# Records shown start

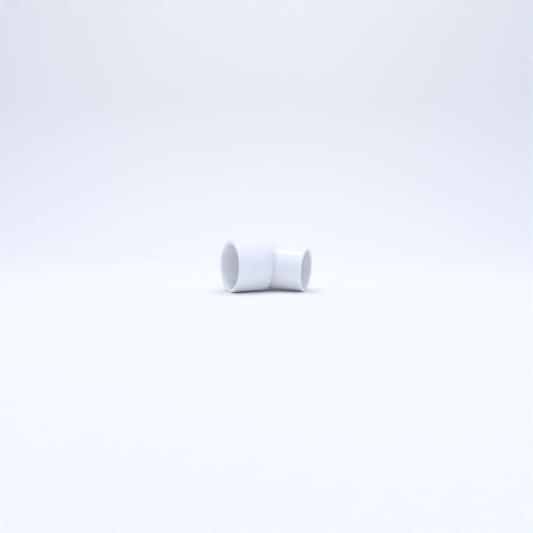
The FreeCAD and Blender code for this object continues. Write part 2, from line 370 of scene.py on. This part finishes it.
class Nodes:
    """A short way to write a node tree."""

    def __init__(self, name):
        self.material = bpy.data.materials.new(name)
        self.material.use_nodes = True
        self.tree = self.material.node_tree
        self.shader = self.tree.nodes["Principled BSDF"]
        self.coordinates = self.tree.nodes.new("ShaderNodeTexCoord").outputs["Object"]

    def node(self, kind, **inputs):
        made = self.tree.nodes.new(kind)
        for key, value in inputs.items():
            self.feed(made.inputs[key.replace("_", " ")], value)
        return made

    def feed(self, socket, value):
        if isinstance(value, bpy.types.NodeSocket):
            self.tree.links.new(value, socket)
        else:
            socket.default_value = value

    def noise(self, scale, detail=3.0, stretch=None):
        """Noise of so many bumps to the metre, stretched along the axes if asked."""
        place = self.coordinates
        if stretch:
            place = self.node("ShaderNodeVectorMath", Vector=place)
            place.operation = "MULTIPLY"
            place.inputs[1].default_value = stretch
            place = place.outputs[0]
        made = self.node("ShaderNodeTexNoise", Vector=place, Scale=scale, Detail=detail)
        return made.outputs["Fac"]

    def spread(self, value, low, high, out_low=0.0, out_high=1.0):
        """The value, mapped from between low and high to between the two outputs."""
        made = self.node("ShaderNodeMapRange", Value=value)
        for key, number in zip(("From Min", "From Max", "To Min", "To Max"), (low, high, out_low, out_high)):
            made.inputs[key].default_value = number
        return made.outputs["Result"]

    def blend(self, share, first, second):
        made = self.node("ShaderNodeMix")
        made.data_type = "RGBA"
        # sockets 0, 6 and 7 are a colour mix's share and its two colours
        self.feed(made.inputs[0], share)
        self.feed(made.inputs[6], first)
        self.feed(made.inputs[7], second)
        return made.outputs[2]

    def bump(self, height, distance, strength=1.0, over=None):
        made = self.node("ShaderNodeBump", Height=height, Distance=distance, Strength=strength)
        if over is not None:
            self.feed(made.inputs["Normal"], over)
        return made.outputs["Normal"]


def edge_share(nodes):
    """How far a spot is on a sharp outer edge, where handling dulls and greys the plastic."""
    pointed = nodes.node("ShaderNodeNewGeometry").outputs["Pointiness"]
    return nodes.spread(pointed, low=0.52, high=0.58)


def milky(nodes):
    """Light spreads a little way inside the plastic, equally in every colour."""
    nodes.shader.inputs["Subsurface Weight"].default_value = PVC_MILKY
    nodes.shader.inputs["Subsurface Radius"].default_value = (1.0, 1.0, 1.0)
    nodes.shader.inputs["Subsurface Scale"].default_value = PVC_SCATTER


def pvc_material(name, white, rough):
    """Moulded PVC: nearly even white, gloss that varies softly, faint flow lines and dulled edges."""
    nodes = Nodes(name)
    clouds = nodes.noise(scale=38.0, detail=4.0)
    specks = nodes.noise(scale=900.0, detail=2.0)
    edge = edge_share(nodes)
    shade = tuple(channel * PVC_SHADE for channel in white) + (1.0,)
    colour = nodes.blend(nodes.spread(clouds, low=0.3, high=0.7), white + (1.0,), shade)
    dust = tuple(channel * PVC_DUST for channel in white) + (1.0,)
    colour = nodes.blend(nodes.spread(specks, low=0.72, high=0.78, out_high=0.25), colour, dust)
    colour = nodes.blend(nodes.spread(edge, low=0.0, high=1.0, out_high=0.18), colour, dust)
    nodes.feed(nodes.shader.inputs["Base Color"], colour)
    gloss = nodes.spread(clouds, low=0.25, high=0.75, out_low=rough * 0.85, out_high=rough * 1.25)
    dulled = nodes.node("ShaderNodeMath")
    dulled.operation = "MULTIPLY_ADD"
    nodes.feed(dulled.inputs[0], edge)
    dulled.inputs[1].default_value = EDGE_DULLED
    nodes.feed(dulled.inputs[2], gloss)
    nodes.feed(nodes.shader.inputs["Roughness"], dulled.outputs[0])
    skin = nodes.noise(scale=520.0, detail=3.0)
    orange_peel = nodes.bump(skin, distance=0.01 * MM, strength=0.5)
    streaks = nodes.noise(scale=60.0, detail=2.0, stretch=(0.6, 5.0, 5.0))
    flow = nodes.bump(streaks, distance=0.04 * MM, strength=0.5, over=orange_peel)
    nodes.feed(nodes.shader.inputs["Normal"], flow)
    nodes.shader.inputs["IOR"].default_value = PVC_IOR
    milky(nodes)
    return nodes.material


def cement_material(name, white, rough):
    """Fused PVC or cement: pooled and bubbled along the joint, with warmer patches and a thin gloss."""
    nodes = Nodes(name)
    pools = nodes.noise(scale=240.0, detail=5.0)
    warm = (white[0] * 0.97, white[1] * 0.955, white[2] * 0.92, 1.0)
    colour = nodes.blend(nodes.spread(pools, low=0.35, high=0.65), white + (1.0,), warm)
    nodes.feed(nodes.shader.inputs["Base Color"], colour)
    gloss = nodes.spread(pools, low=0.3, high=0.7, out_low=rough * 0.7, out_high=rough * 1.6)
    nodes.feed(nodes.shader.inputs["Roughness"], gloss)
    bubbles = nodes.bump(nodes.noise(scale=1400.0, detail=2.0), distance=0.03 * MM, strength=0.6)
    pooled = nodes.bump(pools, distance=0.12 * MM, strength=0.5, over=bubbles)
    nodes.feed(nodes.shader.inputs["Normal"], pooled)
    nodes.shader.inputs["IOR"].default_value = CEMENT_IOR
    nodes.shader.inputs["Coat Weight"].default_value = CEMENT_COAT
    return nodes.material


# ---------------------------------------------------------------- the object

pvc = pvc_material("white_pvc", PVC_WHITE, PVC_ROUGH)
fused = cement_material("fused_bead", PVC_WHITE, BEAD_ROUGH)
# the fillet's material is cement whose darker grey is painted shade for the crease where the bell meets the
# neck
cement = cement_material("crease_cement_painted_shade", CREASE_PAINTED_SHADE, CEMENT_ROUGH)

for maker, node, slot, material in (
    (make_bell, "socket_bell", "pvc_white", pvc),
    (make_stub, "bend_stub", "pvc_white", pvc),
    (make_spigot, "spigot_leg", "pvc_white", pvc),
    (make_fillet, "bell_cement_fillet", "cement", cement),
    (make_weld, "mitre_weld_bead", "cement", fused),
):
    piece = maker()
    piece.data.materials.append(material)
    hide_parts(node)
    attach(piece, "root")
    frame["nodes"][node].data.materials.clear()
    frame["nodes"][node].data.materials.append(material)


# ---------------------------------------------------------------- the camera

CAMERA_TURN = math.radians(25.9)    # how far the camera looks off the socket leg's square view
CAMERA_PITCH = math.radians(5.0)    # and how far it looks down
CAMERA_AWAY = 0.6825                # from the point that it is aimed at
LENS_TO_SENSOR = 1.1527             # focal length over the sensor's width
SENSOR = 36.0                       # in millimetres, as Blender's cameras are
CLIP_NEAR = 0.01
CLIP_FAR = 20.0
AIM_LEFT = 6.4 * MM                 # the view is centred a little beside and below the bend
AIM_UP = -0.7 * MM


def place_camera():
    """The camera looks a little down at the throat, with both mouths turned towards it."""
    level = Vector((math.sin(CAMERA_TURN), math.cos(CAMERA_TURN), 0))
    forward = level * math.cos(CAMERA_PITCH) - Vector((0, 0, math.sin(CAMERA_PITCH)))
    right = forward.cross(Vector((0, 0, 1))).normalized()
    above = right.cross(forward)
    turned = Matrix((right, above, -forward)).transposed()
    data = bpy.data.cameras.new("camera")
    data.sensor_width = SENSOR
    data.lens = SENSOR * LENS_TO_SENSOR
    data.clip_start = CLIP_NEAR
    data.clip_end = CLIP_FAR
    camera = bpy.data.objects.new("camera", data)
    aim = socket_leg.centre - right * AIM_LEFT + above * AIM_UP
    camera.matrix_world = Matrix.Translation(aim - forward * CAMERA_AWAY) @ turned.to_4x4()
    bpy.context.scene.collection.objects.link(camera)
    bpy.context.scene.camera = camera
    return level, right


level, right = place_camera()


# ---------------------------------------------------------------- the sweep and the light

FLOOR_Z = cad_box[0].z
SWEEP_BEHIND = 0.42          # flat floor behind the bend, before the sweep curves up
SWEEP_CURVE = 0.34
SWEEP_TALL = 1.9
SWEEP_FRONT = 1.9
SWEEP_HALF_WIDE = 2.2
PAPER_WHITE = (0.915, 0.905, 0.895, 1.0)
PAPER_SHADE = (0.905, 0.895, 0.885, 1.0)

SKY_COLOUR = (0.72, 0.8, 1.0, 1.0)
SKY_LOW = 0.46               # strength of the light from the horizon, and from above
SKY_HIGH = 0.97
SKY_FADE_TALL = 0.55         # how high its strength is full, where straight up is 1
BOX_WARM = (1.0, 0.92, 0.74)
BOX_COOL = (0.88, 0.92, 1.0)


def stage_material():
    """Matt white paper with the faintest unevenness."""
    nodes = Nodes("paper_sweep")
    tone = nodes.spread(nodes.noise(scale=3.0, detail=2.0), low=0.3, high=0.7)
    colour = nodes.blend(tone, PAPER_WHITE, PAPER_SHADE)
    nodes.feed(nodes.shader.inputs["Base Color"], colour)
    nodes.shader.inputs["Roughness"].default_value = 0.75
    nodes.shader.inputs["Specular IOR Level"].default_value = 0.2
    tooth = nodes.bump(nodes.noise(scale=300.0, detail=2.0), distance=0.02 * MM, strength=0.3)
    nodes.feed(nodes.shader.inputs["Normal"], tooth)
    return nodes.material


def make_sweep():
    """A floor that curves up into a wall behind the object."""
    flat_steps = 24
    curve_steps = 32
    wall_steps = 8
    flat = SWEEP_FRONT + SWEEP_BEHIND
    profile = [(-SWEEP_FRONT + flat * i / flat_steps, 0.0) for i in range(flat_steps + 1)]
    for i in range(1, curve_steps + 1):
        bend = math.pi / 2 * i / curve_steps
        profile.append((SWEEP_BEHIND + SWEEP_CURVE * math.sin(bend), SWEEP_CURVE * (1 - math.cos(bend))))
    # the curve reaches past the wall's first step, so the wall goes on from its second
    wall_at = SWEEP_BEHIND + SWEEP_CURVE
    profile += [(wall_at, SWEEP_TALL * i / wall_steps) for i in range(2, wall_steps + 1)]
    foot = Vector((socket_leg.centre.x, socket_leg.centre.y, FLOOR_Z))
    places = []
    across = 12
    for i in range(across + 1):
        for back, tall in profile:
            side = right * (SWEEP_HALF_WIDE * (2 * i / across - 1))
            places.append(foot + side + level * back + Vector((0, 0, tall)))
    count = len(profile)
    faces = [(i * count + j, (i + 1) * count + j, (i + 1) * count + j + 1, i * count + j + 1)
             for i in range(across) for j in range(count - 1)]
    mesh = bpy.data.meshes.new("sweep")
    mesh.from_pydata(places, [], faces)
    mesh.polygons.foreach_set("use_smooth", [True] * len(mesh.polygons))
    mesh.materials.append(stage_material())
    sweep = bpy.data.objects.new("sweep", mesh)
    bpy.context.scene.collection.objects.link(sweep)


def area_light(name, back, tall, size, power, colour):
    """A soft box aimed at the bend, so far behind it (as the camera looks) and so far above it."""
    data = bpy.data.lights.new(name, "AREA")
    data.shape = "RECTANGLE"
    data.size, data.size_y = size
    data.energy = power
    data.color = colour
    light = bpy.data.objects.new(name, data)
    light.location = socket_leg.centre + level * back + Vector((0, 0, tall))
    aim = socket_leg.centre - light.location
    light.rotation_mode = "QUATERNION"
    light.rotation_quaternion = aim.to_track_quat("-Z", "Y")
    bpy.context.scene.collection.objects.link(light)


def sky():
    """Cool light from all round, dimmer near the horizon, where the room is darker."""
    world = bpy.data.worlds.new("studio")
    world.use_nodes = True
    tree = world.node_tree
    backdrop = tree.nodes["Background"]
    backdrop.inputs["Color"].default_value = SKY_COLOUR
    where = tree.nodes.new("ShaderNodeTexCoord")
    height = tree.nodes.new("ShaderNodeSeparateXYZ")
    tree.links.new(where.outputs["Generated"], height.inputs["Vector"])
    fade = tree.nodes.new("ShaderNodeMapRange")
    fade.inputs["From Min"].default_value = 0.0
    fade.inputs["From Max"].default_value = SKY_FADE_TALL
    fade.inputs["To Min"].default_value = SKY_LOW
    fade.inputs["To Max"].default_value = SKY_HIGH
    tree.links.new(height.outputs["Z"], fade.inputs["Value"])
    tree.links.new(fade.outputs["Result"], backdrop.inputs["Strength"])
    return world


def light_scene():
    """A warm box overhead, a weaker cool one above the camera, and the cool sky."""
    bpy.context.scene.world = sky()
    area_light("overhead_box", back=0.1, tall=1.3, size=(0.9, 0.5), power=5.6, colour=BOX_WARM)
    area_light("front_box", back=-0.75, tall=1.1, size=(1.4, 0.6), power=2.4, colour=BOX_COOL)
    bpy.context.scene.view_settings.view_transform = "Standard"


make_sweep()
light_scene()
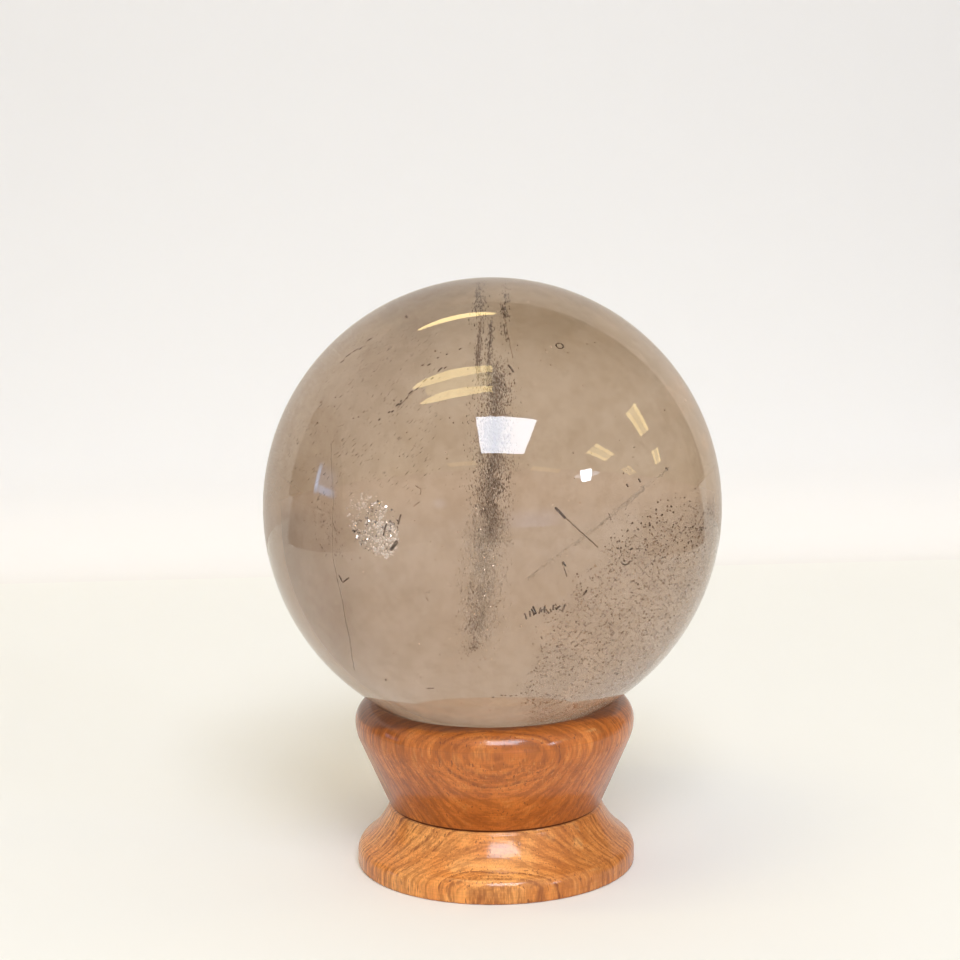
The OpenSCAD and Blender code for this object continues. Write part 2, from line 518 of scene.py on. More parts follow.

# Records shown end

● **To do**
Filter the listing for the word "code" and copy every line that holds it.

● **Response to the exercise**
The FreeCAD and Blender code for this object continues. Write part 2, from line 370 of scene.py on. This part finishes it.
The OpenSCAD and Blender code for this object continues. Write part 2, from line 518 of scene.py on. More parts follow.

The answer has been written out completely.